Hector Picard, 49, was never an endurance athlete. However, once he became a double-arm amputee, everything changed. Since 2009, Picard has completed over 100 triathlons, including multiple Ironmans.
If you’re thinking, how does a man without arms swim and bike, you’re not alone.
“I have total faith in what I can do,” Picard said.
Ever since a work accident sent 13,000 volts of electricity through his body twice, leaving him without a right arm and half a left, the Ft. Lauderdale resident has had to adjust, shift, and trust in the new life that was given to him.
Adjusting to Loss
As an electrician in 1992, Picard was working on a substation transformer, which supplied power to an entire neighborhood. At the end of the day, he had to remove equipment from the transport when his right arm inadvertently touched the activated side. A 13,000-volt charge went through his right arm, down his side, and blew off the top of his foot. As he was falling from the initial electrocution, he reached out with his left hand and got hit with another 13,000 volts before falling two stories as he was on fire.
Picard was in a coma for 30 days. When he woke up, his arms were gone, and he had 2nd and 3rd degree burns covering 40% of his body.
“All I could do was think about my 1-year-old daughter and my wife,” Picard said. “As soon as I started getting better, I started thinking about not the things that I couldn’t do, but about the things that I needed to get back to like feeding myself and holding my daughter.”

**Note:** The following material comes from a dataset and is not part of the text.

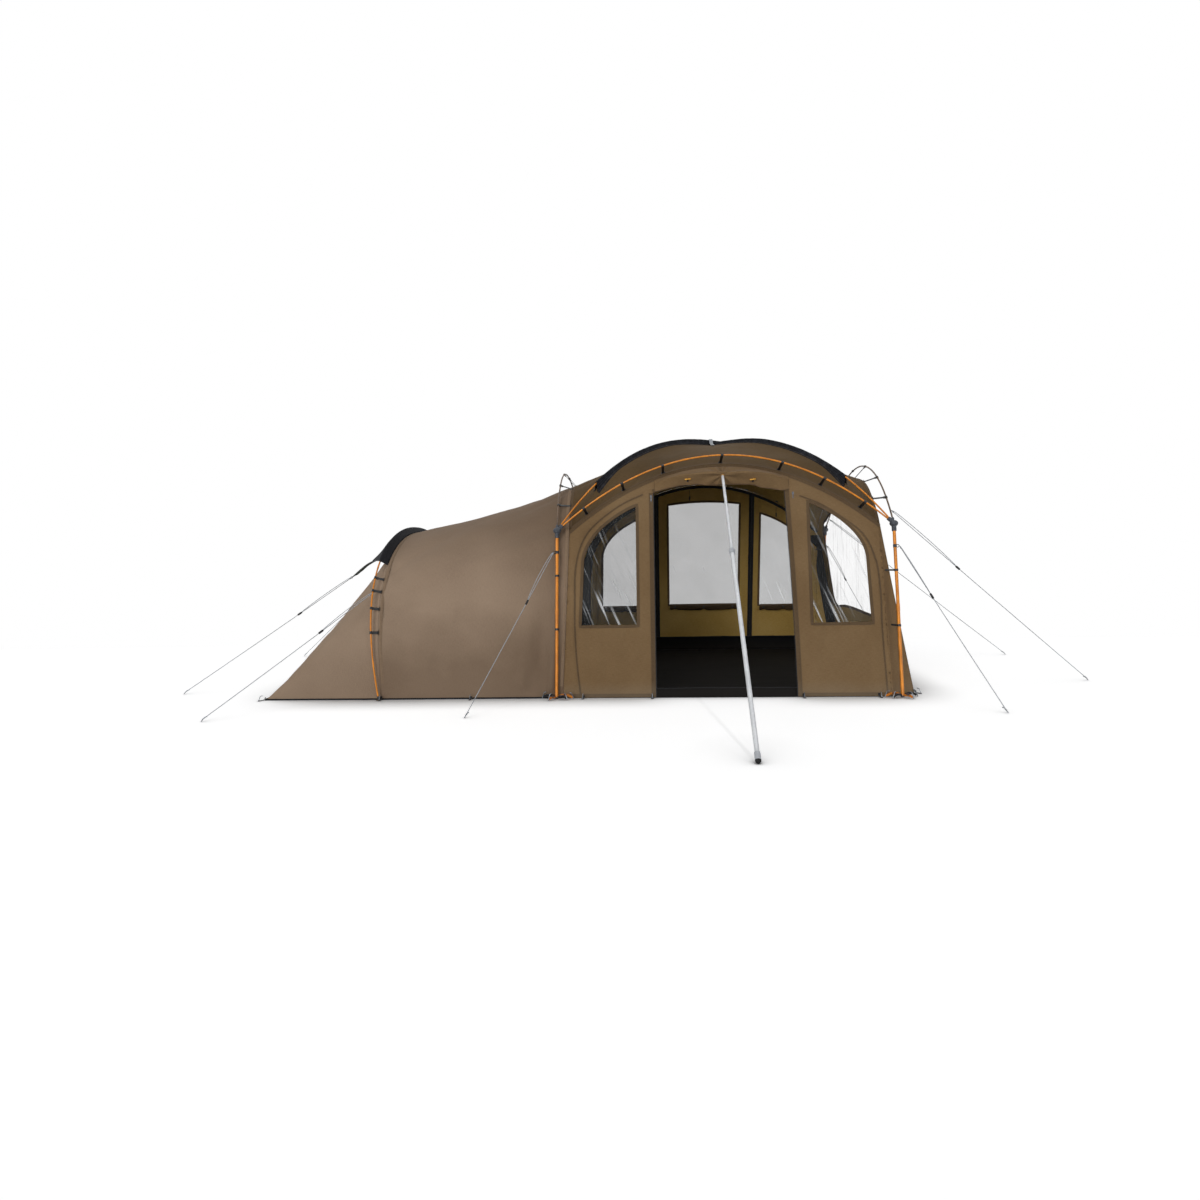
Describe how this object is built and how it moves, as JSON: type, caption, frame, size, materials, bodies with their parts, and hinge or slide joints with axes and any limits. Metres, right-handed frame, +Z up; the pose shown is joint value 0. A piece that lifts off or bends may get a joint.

Through intense rehabilitation, Picard learned how to use the prosthetic arm, and even built a device for the arm that allowed him to shoot a basketball. Getting accustomed to a specially-designed hand allowed him to handle the more nimble daily tasks such putting toothpaste on his toothbrush.
Swim, Bike, Run
In the years following the accident, Picard had another daughter, got his real estate license, and eventually split from his wife in a “nasty” divorce.
After the divorce, Picard decided to enter his very first triathlon, just to see if he could do one. So, he entered Florida’s Independence Day Triathlon, where he took on the sprint distance (half-mile swim, 12.4-mile bike, 3.1-mile run).
“I was allowed to use fins for this first race, but as soon as I was 10-feet from shore, one of my fins came off so I dropped them and developed a frog-like kick to get me through the water,” Picard said. “At that point, I said I wouldn’t rely on anything like that ever again. Now I swim on my back and use my legs to propel myself through the water.”
Picard’s bike is built so that he can brake with his right knee and shift gears with his chin using an electric system. He steers with his residual left arm. In transition zones, he doesn’t even have to use his prosthesis to change attire and switch out his gear.
“I do all of it using my teeth, feet or my residual limb,” Picard said.
The Racing Life
Since that first race in 2009, Picard has completed Ironmans, half-Ironmans, a cross-country bike ride from Miami to Spokane, a 300-mile bike ride in 24 hours, and three 5+ mile swims.
“I hear a lot of, ‘Wow, you’re an inspiration’ out on the race courses,” Picard said. “I’ve had people come up to me and tell me they were thinking about quitting and saw me on the course, and that pushed them to continue. I get a lot of ‘thank you’s,’ and a lot of hugs; People want to take pictures with me. I’m not afraid to challenge myself and push myself hard. That really feeds my fire when people are inspired by what I do.”
Picard makes his living as a motivational speaker and as a professional triathlete with Novation Settlement Solutions being his sponsor.
“It’s a whole new life, a whole new career,” Picard said.
His “new life” also includes finding another woman, whom he married five years ago.
Using his Platform
This October, Picard will try to become the first double-arm amputee to finish the Ironman World Championship course in Kona. Then in 2016, he will complete 25 triathlons, each benefiting a disabled child from the Broward Children’s Center.
“I want these kids to experience things that I’m fortunate enough to be able to experience,” Picard said. “I’ll carry a picture of a child from the center with his or her story as I do these races. If I get a finishers medal, or if it’s a placement medal, then we’ll have an award ceremony a couple of days later at the center, and I’ll hand the award to that child; it will almost feel like that child was with me when I completed the event. I want kids with disabilities to see someone like them who is accomplishing big things.”
Picard’s message is clear: Don’t dwell on those with disabilities.
“I want people to look at us as equals with just some minor differences,” Picard said. “If you think of me as a disabled guy during a race, believe me, I’m training and working my butt off to pass you up. I have no problem with my disability. I live with it everyday, and I don’t see myself any different than anybody else.”
That’s more than 26,000 volts of power right there.